WHAT TO WORK ON
Restate verbatim the lines between the one holding "Recreate this object" and the one holding "const WIRE_SIDES = 8;", both included, and no others.

## Begin SOURCE DATA

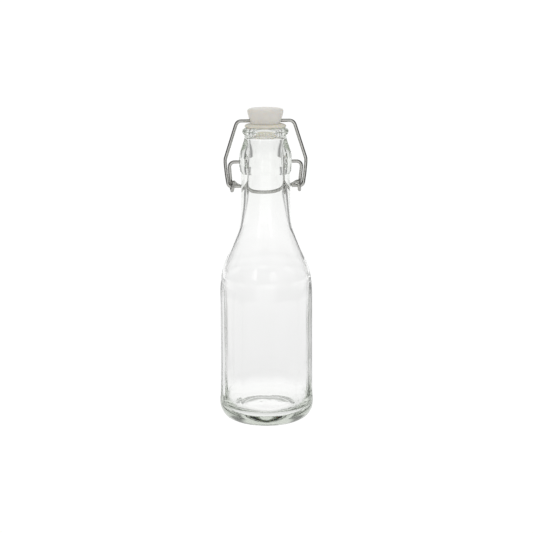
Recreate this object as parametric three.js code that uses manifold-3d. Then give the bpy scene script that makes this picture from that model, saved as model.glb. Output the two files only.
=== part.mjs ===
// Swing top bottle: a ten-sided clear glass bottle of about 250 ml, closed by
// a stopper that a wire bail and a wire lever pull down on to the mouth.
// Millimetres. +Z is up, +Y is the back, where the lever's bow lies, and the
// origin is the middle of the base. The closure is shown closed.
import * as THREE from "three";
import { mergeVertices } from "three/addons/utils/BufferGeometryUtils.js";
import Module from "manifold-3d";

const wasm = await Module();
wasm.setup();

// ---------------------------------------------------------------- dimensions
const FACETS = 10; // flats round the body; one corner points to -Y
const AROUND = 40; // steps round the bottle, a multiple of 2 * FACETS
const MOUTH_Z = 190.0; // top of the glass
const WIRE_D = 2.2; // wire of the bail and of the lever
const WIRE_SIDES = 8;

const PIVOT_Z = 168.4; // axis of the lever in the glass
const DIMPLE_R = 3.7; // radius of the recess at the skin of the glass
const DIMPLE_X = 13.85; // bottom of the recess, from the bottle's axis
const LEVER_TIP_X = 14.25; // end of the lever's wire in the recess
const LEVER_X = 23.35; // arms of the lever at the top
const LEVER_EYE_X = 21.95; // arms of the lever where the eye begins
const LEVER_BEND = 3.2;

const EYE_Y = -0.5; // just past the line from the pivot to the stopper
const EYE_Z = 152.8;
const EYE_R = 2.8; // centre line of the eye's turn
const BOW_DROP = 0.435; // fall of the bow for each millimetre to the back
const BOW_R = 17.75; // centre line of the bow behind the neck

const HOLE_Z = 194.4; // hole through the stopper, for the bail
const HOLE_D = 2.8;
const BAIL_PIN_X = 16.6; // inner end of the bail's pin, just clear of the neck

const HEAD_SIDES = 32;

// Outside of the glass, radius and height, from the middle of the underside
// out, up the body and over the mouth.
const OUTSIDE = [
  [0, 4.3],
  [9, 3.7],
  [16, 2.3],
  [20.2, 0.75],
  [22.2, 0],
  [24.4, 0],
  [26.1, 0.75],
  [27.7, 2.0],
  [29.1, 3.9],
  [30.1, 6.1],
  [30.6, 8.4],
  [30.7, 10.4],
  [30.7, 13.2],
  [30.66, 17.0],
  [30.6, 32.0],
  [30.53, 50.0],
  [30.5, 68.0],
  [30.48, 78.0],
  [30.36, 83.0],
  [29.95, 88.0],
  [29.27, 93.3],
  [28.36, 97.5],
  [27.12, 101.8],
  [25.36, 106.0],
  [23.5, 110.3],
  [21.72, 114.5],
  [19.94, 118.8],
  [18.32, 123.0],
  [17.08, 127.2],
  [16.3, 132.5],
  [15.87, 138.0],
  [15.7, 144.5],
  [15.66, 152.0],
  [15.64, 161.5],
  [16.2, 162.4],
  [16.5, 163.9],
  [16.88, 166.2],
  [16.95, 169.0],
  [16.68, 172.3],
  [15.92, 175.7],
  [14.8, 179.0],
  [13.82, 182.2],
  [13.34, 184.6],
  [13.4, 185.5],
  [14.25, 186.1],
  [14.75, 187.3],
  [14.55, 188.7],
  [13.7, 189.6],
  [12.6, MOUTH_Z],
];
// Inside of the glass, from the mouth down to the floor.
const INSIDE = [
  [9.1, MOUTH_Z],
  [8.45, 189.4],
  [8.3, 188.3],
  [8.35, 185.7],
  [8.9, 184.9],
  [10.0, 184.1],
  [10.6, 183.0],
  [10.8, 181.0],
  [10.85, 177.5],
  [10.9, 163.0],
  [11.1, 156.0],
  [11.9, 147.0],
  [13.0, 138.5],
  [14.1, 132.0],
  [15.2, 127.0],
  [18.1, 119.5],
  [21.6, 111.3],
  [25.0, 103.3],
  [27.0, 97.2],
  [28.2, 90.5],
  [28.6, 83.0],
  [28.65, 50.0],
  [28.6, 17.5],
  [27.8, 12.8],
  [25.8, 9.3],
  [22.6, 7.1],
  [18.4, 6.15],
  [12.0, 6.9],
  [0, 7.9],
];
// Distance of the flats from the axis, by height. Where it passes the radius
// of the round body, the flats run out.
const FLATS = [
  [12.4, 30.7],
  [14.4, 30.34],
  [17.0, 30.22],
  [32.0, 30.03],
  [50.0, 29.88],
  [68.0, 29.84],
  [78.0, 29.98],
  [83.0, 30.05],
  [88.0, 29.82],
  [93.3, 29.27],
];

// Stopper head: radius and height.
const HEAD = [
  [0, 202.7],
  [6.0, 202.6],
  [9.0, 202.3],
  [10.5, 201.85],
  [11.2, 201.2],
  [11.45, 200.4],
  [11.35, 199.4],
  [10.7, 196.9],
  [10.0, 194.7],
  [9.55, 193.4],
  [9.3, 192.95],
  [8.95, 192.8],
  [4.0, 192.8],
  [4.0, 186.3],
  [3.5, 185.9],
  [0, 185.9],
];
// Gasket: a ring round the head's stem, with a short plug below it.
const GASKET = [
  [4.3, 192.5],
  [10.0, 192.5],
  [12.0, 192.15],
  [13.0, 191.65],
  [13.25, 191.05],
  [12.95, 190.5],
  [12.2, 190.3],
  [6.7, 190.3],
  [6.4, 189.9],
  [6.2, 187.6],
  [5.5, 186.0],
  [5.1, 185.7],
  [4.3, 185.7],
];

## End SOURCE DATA
## Begin SOURCE DATA

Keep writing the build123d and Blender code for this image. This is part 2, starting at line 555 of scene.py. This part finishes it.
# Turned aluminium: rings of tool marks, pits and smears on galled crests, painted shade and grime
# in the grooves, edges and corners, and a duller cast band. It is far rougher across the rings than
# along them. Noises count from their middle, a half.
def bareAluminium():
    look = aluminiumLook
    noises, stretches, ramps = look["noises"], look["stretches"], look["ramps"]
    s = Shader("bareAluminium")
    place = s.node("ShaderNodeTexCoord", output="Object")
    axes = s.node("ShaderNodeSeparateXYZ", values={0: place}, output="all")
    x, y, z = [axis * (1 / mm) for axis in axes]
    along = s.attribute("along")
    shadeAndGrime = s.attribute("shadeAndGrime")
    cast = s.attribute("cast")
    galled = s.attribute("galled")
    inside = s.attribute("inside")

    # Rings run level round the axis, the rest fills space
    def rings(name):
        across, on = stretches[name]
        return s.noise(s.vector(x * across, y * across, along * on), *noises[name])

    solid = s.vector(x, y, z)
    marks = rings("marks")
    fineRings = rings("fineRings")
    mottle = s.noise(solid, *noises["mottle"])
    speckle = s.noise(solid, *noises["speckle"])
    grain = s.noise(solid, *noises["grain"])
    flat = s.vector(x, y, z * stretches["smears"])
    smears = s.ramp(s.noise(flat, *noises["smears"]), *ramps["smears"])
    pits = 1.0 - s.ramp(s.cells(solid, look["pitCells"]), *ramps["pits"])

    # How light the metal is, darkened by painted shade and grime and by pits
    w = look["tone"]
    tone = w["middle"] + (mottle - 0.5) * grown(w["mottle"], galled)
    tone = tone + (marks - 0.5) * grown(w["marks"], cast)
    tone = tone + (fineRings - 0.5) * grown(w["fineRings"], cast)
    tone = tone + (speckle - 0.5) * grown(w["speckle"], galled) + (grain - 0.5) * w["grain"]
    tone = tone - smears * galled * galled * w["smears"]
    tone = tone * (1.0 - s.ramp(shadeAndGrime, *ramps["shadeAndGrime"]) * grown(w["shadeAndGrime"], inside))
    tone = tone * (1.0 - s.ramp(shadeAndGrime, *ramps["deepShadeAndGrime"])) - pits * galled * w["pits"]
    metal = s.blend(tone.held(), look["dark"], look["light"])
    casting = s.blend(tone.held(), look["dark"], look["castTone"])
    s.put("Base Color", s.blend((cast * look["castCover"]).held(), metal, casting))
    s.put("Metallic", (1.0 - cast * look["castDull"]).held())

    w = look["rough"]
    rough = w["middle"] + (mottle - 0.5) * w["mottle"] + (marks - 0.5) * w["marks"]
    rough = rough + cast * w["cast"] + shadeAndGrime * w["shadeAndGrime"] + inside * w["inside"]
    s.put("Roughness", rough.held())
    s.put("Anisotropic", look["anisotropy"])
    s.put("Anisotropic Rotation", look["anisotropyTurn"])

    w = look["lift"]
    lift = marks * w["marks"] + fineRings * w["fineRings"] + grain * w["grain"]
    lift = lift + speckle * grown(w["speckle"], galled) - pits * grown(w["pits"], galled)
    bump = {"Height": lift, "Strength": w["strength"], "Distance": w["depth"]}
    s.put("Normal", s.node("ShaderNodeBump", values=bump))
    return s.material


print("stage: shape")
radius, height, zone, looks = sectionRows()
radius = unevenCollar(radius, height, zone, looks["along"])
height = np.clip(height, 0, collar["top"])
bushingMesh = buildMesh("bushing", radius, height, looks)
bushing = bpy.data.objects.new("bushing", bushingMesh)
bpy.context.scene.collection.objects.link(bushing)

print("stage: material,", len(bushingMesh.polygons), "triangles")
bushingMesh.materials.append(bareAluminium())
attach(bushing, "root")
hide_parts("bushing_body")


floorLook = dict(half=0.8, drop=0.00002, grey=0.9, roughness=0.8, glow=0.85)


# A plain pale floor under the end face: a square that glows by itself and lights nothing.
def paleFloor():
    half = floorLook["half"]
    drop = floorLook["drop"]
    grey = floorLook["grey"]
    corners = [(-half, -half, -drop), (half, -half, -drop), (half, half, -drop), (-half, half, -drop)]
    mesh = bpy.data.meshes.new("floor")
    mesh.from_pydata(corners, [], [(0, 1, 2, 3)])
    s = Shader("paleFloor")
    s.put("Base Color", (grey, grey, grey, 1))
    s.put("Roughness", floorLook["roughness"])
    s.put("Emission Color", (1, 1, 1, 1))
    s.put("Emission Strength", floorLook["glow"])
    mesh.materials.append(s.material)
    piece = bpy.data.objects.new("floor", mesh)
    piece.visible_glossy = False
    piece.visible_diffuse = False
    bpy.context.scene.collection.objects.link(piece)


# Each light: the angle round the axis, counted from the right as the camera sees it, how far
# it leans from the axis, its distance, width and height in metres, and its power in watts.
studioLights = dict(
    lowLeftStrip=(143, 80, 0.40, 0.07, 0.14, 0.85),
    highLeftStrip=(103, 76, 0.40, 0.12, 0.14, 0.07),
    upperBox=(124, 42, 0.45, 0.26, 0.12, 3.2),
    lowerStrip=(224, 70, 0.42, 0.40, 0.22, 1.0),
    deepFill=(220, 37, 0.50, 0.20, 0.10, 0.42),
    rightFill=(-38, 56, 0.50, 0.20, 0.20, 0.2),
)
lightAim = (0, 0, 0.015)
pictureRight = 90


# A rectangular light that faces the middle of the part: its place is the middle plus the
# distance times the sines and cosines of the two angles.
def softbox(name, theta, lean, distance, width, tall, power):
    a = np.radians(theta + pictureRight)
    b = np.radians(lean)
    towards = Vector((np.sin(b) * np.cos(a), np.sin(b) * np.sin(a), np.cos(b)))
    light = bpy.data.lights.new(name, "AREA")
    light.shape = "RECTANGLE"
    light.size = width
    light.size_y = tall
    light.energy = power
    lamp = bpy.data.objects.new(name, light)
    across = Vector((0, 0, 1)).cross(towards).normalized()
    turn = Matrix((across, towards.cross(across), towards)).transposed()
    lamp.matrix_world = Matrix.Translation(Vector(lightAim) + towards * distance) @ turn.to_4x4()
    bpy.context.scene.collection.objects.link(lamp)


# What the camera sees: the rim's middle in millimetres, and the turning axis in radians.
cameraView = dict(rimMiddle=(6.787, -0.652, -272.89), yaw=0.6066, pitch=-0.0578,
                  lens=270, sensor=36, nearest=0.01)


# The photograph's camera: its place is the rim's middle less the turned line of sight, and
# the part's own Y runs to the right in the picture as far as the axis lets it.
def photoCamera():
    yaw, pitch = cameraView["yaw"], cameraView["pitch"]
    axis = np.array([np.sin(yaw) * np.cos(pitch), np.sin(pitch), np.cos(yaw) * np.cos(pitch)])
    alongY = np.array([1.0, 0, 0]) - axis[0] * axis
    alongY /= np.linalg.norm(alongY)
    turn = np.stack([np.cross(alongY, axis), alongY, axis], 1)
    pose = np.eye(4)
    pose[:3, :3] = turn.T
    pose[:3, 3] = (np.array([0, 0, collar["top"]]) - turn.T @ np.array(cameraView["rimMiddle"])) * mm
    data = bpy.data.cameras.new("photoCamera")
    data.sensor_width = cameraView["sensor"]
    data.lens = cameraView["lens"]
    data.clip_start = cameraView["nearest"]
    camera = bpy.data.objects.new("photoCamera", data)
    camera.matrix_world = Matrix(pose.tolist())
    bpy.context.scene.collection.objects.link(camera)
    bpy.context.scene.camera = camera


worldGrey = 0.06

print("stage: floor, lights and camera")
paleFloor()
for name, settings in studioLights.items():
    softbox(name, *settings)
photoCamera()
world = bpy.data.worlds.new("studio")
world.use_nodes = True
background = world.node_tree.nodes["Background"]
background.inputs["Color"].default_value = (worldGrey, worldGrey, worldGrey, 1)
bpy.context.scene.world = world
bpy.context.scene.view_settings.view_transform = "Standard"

## End SOURCE DATA
## Begin SOURCE DATA

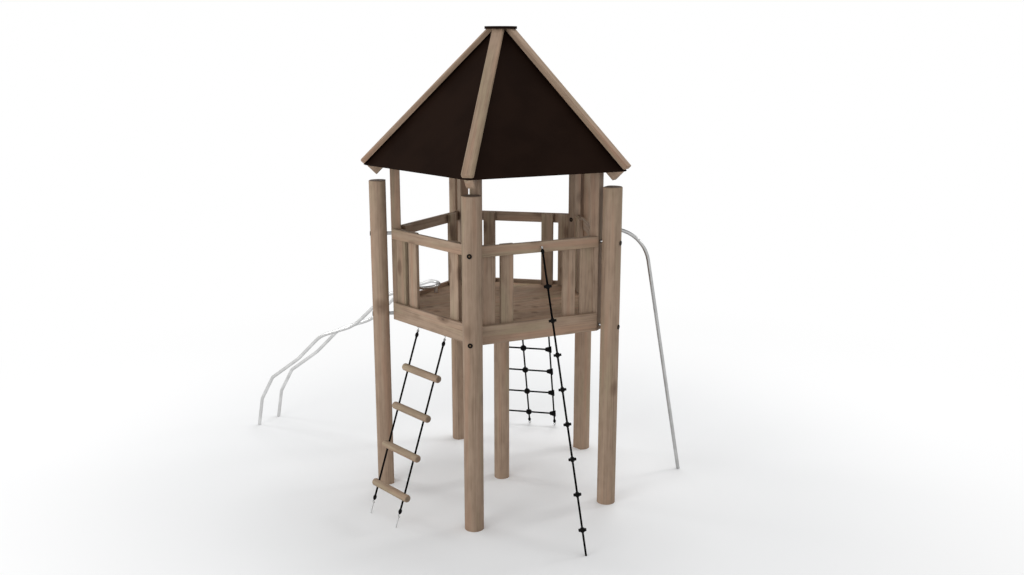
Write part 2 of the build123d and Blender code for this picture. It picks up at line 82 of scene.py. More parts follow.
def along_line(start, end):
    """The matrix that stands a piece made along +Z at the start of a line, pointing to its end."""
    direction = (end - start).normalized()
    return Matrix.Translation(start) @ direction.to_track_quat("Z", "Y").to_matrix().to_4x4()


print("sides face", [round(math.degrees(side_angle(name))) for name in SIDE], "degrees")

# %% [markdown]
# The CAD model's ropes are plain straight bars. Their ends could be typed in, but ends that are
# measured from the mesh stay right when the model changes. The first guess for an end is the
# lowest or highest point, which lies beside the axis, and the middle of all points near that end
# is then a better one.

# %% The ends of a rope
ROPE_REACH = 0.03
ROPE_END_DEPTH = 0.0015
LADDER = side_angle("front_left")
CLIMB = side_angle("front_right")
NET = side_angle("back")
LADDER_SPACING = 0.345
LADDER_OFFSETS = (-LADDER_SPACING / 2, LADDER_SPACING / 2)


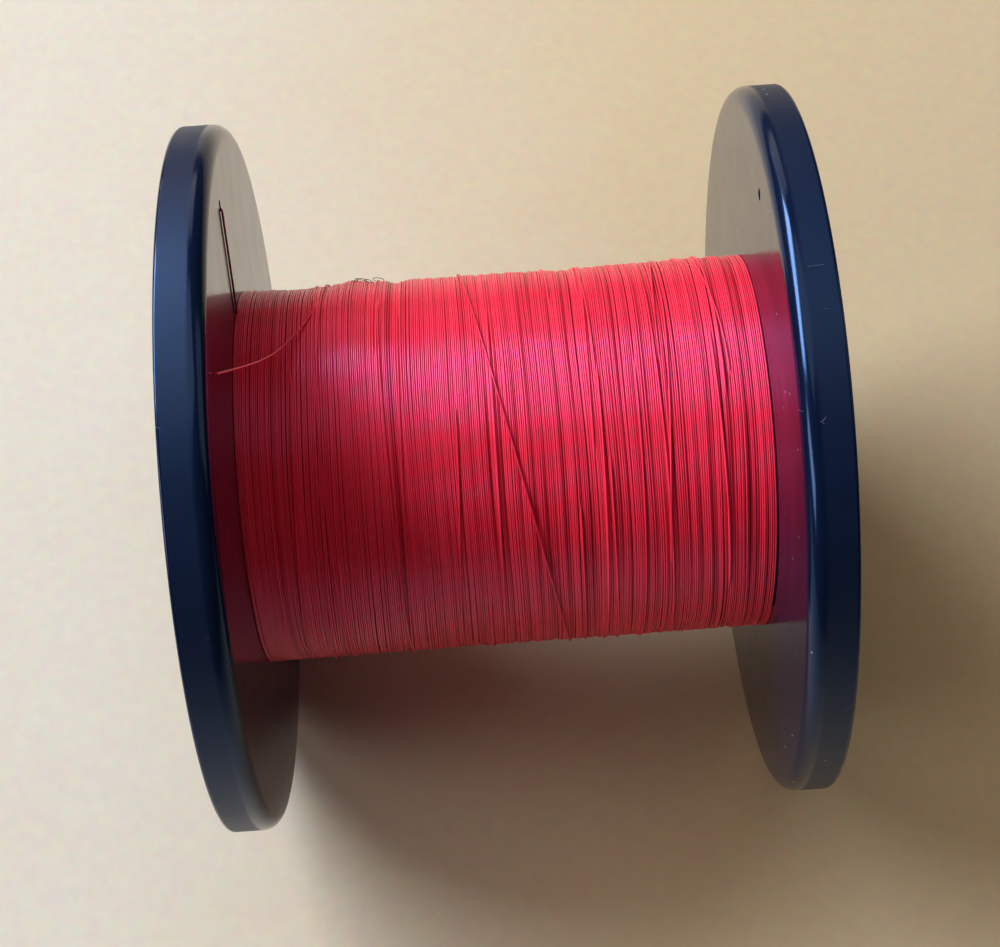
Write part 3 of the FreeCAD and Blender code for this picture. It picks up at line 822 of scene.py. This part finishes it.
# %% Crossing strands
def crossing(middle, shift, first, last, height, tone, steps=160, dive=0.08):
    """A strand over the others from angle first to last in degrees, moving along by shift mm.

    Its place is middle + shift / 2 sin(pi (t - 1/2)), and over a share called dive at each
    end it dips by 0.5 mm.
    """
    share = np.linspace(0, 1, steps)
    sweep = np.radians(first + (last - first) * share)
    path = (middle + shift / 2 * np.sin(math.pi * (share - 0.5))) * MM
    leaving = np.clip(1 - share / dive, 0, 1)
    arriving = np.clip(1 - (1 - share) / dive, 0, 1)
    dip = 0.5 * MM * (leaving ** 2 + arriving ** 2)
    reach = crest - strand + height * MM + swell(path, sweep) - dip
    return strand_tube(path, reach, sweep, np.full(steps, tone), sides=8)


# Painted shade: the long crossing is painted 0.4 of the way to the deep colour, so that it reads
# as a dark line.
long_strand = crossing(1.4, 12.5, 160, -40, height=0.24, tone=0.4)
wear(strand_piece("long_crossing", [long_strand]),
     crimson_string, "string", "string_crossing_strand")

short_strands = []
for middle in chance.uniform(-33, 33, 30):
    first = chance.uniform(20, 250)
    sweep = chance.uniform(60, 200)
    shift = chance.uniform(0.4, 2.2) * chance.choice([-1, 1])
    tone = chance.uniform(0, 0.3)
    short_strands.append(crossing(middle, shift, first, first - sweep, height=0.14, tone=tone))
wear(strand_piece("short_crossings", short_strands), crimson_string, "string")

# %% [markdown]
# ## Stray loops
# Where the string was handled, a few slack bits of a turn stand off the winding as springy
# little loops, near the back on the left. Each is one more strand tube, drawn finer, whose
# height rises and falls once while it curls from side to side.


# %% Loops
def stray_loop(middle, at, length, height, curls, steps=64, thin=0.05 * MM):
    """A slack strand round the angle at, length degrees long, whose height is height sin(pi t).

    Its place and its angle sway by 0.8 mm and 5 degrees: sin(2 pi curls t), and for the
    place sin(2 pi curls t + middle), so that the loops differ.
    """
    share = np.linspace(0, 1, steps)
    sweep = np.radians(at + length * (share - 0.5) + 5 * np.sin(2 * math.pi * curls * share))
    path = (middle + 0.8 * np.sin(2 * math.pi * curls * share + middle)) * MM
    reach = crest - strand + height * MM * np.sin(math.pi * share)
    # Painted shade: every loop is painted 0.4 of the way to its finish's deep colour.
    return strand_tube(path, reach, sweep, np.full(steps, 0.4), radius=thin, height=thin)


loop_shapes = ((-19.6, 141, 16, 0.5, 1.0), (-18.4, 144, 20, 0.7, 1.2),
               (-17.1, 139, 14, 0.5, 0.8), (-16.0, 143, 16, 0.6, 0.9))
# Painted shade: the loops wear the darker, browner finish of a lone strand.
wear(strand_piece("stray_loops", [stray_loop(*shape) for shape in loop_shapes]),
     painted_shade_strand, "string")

## End SOURCE DATA

OUTPUT BELOW
Recreate this object as parametric three.js code that uses manifold-3d. Then give the bpy scene script that makes this picture from that model, saved as model.glb. Output the two files only.
=== part.mjs ===
// Swing top bottle: a ten-sided clear glass bottle of about 250 ml, closed by
// a stopper that a wire bail and a wire lever pull down on to the mouth.
// Millimetres. +Z is up, +Y is the back, where the lever's bow lies, and the
// origin is the middle of the base. The closure is shown closed.
import * as THREE from "three";
import { mergeVertices } from "three/addons/utils/BufferGeometryUtils.js";
import Module from "manifold-3d";

const wasm = await Module();
wasm.setup();

// ---------------------------------------------------------------- dimensions
const FACETS = 10; // flats round the body; one corner points to -Y
const AROUND = 40; // steps round the bottle, a multiple of 2 * FACETS
const MOUTH_Z = 190.0; // top of the glass
const WIRE_D = 2.2; // wire of the bail and of the lever
const WIRE_SIDES = 8;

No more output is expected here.